▸ Set exercise:
Take the entries below and print only the lines from the one with "Write the build123d" through the one with "one-hole attachment tab.", exactly as they stand, both ends included.

* begin Stored rows *

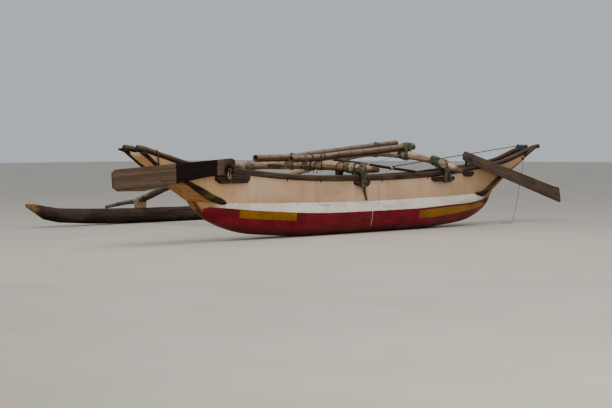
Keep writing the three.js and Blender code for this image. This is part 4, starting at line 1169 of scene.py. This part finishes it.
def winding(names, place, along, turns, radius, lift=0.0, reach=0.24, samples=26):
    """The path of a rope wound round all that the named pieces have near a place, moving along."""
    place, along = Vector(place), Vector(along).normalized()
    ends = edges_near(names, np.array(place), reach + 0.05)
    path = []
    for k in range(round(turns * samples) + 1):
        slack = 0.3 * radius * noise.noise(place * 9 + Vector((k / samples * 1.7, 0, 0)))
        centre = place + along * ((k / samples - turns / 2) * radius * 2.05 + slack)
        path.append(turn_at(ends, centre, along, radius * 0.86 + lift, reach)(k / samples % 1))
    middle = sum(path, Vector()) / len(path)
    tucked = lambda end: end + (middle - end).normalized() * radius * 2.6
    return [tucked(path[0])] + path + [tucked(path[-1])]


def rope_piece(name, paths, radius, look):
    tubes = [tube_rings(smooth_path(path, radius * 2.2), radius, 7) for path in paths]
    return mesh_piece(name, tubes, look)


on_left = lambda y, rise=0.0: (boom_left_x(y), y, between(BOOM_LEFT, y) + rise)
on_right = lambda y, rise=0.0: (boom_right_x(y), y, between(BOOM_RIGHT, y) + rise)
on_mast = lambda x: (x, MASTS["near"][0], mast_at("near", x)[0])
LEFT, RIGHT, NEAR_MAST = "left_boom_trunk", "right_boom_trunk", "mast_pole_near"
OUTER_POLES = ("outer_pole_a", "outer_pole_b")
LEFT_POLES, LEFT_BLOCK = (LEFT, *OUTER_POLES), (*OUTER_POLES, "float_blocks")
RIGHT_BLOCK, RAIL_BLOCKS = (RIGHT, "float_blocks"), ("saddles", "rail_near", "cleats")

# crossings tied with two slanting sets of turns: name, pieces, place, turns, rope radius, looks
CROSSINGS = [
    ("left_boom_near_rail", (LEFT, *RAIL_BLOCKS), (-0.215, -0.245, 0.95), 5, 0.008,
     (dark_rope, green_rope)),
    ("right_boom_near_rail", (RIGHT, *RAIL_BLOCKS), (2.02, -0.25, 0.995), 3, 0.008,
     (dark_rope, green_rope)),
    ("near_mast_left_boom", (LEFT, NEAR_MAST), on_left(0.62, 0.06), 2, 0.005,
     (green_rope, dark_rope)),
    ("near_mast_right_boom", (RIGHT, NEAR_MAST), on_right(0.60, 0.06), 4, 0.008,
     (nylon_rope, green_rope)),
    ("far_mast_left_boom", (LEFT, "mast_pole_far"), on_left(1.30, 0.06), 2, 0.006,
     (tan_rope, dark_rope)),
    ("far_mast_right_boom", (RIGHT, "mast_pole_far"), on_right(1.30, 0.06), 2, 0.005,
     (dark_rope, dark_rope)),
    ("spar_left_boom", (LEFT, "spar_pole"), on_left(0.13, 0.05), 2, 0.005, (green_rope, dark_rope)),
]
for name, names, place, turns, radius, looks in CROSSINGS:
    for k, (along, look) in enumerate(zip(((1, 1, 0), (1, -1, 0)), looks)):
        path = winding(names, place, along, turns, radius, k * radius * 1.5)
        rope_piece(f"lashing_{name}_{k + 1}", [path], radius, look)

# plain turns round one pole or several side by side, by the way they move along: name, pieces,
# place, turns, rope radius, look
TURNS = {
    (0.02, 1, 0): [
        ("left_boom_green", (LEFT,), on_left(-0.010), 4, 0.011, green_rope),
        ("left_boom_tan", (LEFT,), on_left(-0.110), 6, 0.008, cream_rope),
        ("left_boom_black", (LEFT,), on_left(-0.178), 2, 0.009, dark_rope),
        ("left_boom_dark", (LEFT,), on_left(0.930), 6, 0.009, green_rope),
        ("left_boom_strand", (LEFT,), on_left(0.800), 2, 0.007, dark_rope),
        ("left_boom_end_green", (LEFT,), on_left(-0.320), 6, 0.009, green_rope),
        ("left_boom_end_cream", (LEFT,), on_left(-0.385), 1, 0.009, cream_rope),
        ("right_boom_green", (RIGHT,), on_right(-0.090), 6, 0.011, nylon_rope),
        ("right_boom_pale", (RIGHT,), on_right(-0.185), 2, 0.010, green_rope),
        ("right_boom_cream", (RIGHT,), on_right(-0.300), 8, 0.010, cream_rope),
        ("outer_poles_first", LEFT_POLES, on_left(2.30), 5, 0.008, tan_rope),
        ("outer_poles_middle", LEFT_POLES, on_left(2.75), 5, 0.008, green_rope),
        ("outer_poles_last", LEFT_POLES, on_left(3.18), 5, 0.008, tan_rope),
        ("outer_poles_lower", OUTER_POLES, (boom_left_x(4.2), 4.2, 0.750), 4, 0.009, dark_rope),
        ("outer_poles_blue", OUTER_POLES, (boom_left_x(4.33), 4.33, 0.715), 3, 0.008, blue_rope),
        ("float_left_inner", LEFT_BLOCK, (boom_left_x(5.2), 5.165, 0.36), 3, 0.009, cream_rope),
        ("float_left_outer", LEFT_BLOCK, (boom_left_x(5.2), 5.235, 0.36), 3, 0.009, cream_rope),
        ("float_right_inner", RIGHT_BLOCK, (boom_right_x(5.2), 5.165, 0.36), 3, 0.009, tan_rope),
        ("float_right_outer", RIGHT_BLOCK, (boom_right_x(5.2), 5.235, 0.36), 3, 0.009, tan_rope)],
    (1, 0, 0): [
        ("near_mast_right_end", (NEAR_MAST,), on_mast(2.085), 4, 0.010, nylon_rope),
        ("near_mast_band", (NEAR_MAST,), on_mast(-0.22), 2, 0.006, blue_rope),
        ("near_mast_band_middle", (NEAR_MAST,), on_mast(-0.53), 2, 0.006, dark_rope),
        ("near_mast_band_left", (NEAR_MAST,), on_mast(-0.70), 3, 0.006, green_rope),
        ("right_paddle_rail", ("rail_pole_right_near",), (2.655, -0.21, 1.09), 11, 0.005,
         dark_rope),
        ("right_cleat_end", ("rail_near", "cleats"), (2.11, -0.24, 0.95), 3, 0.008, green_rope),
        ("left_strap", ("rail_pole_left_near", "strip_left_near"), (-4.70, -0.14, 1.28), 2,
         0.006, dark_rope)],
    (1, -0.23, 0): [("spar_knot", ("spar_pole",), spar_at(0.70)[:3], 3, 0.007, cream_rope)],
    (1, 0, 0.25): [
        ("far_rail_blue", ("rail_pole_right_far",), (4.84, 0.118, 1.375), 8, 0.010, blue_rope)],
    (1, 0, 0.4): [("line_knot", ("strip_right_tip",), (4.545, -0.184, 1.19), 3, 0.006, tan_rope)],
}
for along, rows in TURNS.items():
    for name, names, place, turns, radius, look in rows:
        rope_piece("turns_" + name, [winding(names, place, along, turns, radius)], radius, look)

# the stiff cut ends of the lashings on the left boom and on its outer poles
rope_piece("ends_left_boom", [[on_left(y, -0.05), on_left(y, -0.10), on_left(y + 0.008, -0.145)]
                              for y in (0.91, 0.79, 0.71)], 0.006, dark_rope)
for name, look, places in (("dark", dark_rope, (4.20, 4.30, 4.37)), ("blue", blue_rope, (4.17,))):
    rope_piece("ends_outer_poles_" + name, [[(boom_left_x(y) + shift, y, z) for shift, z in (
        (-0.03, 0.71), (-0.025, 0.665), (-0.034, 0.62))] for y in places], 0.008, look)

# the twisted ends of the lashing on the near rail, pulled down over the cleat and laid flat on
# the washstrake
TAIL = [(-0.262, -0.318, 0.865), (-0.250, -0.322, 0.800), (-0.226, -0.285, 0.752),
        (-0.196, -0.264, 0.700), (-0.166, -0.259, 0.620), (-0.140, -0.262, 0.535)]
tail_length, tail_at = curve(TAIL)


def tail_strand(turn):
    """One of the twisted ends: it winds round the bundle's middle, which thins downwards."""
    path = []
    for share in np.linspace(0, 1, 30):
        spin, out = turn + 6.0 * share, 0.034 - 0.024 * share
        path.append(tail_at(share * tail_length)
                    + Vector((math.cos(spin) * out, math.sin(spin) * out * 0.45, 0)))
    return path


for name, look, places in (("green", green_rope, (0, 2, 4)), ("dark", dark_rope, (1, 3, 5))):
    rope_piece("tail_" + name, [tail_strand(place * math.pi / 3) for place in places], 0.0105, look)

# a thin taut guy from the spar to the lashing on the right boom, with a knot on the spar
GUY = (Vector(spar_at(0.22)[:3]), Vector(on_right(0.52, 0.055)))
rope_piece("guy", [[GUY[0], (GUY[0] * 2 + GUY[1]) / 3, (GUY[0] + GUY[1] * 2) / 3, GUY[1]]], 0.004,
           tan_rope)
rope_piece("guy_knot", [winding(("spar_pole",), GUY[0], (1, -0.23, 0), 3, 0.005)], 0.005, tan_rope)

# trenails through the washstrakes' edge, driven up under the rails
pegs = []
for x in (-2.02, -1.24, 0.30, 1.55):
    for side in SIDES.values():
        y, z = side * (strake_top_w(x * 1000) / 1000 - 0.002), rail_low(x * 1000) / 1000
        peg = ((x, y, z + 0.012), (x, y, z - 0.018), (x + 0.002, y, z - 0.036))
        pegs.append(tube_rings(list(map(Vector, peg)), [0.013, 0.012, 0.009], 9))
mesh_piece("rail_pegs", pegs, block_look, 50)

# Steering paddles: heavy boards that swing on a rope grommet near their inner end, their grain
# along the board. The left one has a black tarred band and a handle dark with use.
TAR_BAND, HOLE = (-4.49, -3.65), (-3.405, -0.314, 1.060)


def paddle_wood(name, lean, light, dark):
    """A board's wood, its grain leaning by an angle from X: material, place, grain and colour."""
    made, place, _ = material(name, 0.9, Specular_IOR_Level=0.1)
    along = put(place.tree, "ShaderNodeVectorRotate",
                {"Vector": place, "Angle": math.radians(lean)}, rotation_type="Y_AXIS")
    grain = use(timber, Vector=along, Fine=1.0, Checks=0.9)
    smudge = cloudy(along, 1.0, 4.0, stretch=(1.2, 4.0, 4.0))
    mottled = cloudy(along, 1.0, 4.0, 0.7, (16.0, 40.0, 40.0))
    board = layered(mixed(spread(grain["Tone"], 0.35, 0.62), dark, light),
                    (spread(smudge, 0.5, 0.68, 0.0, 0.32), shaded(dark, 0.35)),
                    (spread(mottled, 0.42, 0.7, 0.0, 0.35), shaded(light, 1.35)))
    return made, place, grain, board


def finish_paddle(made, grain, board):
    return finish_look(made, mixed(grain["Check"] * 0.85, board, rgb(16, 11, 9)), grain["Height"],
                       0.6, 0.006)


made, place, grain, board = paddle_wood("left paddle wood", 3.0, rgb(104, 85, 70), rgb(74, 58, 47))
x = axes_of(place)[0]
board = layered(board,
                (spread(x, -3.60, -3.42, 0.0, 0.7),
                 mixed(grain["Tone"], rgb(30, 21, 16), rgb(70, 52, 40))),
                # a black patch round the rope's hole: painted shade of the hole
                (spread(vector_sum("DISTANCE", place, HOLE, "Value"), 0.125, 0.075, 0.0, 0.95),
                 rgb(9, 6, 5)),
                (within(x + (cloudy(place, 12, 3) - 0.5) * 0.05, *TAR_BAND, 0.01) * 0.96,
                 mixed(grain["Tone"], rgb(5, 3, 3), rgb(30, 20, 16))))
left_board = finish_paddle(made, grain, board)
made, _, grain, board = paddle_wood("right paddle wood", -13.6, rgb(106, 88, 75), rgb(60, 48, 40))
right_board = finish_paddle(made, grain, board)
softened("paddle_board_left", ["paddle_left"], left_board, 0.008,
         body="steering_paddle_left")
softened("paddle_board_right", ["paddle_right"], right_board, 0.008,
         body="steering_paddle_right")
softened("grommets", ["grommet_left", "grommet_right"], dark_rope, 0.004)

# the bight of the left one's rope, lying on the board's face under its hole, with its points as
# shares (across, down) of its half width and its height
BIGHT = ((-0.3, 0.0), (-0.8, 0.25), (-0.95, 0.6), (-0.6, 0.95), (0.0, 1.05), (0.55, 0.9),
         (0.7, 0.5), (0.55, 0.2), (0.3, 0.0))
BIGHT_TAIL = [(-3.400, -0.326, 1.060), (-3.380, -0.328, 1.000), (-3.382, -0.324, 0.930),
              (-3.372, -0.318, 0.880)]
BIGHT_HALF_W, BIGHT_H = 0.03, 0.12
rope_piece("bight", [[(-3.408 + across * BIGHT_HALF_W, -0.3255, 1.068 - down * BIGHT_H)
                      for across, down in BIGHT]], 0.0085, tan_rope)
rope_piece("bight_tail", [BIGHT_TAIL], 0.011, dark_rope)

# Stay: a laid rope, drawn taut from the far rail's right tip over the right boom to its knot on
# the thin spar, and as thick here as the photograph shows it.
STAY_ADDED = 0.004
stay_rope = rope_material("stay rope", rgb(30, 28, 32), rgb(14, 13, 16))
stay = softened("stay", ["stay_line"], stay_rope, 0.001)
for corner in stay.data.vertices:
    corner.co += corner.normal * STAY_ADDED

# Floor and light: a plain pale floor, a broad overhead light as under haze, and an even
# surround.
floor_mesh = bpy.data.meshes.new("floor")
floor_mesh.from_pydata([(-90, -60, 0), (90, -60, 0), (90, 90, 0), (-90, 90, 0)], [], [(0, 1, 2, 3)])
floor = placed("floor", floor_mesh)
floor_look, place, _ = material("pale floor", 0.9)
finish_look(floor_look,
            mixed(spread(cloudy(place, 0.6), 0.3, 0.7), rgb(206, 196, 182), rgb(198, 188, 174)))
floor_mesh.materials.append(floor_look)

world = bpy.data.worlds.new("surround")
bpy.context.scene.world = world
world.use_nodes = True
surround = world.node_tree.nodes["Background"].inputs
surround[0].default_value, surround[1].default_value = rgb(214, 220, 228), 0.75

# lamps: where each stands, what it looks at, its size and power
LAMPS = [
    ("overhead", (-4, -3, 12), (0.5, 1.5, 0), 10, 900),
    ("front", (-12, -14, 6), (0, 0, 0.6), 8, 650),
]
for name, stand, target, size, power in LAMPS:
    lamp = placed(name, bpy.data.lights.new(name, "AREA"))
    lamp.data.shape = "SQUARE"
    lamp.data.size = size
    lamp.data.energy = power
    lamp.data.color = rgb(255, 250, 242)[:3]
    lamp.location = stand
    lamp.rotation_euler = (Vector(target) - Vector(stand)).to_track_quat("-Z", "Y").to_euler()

* end Stored rows *
* begin Stored rows *

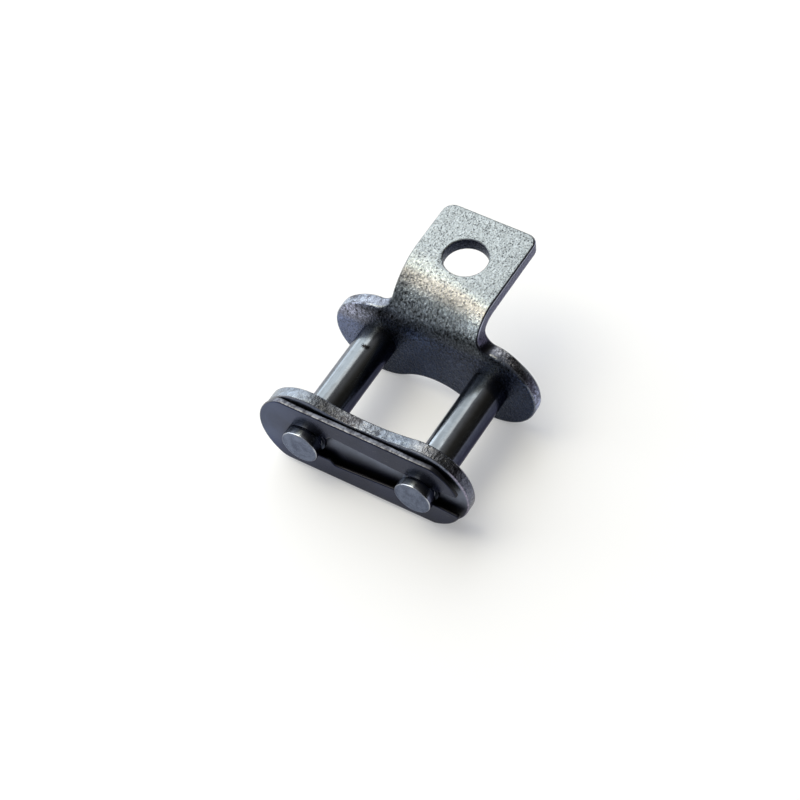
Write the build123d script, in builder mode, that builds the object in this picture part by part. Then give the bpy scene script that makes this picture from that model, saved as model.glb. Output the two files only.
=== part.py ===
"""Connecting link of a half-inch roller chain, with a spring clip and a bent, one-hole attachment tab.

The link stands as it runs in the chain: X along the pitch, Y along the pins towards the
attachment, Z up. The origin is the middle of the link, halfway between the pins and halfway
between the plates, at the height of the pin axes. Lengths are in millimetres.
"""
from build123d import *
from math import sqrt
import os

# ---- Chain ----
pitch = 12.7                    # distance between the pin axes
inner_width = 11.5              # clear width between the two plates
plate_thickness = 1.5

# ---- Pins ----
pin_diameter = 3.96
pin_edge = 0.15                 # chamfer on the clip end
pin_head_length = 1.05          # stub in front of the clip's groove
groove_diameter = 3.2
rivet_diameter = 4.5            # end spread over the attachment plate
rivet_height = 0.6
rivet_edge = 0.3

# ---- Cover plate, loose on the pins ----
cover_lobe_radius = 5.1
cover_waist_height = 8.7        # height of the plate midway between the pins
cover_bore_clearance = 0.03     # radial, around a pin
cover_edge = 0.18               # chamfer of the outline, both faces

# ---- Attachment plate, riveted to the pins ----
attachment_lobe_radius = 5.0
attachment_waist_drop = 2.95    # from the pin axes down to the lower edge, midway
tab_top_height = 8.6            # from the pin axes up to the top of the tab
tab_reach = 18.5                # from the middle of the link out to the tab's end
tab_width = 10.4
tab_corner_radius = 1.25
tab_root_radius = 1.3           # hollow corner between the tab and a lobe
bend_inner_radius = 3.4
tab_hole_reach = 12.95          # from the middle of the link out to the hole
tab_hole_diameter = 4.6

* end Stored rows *

▸ Expected output:
Write the build123d script, in builder mode, that builds the object in this picture part by part. Then give the bpy scene script that makes this picture from that model, saved as model.glb. Output the two files only.
=== part.py ===
"""Connecting link of a half-inch roller chain, with a spring clip and a bent, one-hole attachment tab.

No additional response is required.